## REQUIRED TASK
Every line in the data below from the one containing "Write the OpenSCAD" down to the one containing "drain_r = 10; // [8:0.5:11]", both included, must be retyped exactly; no other line is to appear.

- - -

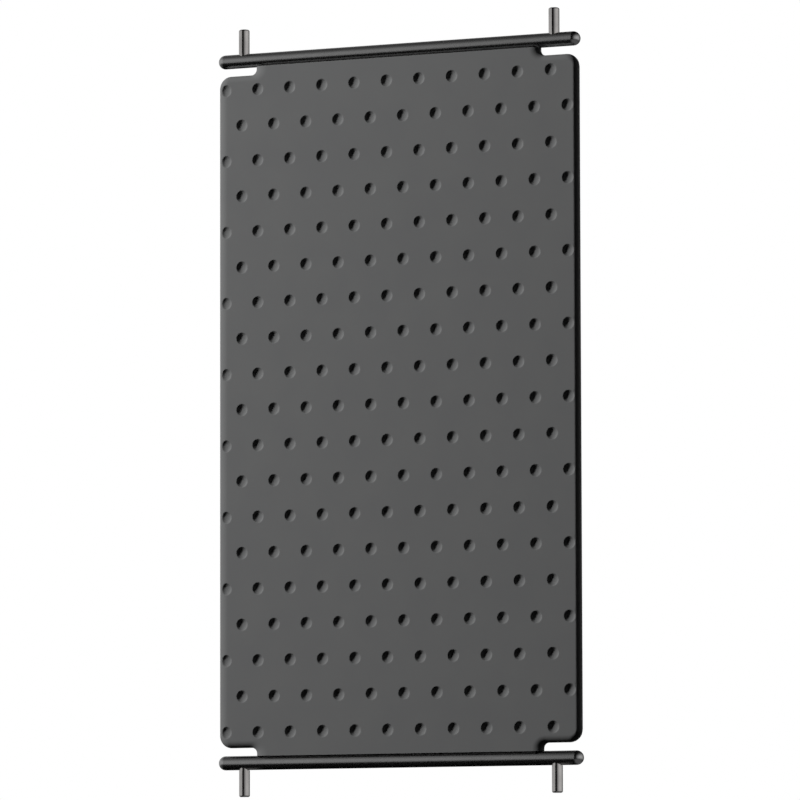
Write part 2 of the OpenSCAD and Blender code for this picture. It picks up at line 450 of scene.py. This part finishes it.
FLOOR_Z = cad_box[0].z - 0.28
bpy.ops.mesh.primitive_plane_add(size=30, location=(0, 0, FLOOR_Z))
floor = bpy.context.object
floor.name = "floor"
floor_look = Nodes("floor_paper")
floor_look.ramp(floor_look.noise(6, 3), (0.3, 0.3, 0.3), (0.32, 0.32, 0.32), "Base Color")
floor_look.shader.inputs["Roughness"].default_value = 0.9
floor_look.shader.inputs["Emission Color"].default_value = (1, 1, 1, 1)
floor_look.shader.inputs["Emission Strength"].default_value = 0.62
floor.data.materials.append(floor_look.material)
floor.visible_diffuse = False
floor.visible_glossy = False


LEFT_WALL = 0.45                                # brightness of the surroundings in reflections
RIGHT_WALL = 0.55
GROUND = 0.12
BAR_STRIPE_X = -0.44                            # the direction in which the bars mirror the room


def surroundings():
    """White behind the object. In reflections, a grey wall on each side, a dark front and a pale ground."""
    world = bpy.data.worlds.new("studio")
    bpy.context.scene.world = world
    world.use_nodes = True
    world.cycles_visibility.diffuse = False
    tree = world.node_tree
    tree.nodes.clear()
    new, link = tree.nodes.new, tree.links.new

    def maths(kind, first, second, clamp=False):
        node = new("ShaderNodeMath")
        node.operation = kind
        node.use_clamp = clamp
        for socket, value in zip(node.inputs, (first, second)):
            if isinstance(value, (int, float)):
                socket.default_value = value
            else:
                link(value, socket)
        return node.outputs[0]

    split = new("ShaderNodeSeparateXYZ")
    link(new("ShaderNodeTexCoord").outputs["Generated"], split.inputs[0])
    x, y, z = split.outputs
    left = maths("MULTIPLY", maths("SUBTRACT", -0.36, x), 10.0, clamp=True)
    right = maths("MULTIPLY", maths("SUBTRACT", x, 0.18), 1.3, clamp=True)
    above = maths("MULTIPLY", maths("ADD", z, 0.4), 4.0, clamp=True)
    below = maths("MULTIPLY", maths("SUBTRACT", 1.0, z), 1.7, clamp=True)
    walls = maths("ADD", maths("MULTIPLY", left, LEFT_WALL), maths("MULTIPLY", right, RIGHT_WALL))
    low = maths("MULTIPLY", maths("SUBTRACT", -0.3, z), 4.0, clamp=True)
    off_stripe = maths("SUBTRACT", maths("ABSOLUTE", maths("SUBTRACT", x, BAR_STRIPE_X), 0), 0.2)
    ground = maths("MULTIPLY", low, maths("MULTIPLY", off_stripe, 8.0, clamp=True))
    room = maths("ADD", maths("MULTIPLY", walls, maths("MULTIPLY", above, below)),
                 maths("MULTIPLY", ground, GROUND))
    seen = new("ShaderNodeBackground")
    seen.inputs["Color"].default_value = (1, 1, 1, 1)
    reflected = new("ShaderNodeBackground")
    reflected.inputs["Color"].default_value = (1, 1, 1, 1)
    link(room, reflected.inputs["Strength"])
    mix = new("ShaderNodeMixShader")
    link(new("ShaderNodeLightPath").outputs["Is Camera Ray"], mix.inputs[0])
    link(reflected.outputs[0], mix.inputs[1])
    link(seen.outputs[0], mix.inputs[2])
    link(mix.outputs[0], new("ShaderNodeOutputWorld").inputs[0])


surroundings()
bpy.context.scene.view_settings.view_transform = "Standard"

- - -

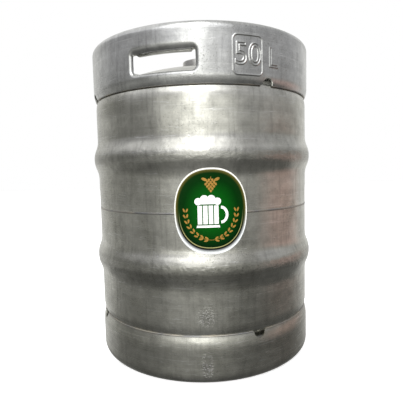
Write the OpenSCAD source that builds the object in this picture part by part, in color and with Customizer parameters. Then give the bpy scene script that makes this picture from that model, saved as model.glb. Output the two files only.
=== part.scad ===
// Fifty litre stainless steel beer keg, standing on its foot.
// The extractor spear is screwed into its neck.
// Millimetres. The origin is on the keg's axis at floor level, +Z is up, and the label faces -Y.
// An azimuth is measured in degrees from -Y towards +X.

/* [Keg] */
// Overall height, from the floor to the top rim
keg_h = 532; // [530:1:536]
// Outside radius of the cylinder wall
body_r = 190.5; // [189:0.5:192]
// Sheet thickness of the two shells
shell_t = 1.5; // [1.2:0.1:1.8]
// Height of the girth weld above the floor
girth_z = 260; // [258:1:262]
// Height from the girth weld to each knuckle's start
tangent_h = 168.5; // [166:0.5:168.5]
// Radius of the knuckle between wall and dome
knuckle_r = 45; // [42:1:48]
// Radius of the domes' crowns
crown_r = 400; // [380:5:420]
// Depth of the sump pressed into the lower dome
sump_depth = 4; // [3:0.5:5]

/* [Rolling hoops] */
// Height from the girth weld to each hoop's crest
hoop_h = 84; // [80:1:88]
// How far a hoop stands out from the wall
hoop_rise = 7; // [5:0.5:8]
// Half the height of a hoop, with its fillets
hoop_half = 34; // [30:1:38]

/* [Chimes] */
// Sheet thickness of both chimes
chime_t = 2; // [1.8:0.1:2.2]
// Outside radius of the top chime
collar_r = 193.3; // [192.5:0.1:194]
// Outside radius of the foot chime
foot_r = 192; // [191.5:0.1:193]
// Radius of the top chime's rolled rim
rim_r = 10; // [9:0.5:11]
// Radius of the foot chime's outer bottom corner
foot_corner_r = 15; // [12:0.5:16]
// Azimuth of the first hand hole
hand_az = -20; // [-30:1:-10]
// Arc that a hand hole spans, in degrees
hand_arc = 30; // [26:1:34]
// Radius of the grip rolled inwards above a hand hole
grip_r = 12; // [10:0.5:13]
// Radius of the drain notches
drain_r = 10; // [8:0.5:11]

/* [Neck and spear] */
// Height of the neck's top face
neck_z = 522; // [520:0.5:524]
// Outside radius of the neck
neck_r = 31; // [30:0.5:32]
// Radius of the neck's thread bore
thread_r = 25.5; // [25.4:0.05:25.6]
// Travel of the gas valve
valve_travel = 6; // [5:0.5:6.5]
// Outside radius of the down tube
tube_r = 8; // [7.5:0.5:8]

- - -

## TASK RESPONSE
Write the OpenSCAD source that builds the object in this picture part by part, in color and with Customizer parameters. Then give the bpy scene script that makes this picture from that model, saved as model.glb. Output the two files only.
=== part.scad ===
// Fifty litre stainless steel beer keg, standing on its foot.
// The extractor spear is screwed into its neck.
// Millimetres. The origin is on the keg's axis at floor level, +Z is up, and the label faces -Y.
// An azimuth is measured in degrees from -Y towards +X.

/* [Keg] */
// Overall height, from the floor to the top rim
keg_h = 532; // [530:1:536]
// Outside radius of the cylinder wall
body_r = 190.5; // [189:0.5:192]
// Sheet thickness of the two shells
shell_t = 1.5; // [1.2:0.1:1.8]
// Height of the girth weld above the floor
girth_z = 260; // [258:1:262]
// Height from the girth weld to each knuckle's start
tangent_h = 168.5; // [166:0.5:168.5]
// Radius of the knuckle between wall and dome
knuckle_r = 45; // [42:1:48]
// Radius of the domes' crowns
crown_r = 400; // [380:5:420]
// Depth of the sump pressed into the lower dome
sump_depth = 4; // [3:0.5:5]

/* [Rolling hoops] */
// Height from the girth weld to each hoop's crest
hoop_h = 84; // [80:1:88]
// How far a hoop stands out from the wall
hoop_rise = 7; // [5:0.5:8]
// Half the height of a hoop, with its fillets
hoop_half = 34; // [30:1:38]

/* [Chimes] */
// Sheet thickness of both chimes
chime_t = 2; // [1.8:0.1:2.2]
// Outside radius of the top chime
collar_r = 193.3; // [192.5:0.1:194]
// Outside radius of the foot chime
foot_r = 192; // [191.5:0.1:193]
// Radius of the top chime's rolled rim
rim_r = 10; // [9:0.5:11]
// Radius of the foot chime's outer bottom corner
foot_corner_r = 15; // [12:0.5:16]
// Azimuth of the first hand hole
hand_az = -20; // [-30:1:-10]
// Arc that a hand hole spans, in degrees
hand_arc = 30; // [26:1:34]
// Radius of the grip rolled inwards above a hand hole
grip_r = 12; // [10:0.5:13]
// Radius of the drain notches
drain_r = 10; // [8:0.5:11]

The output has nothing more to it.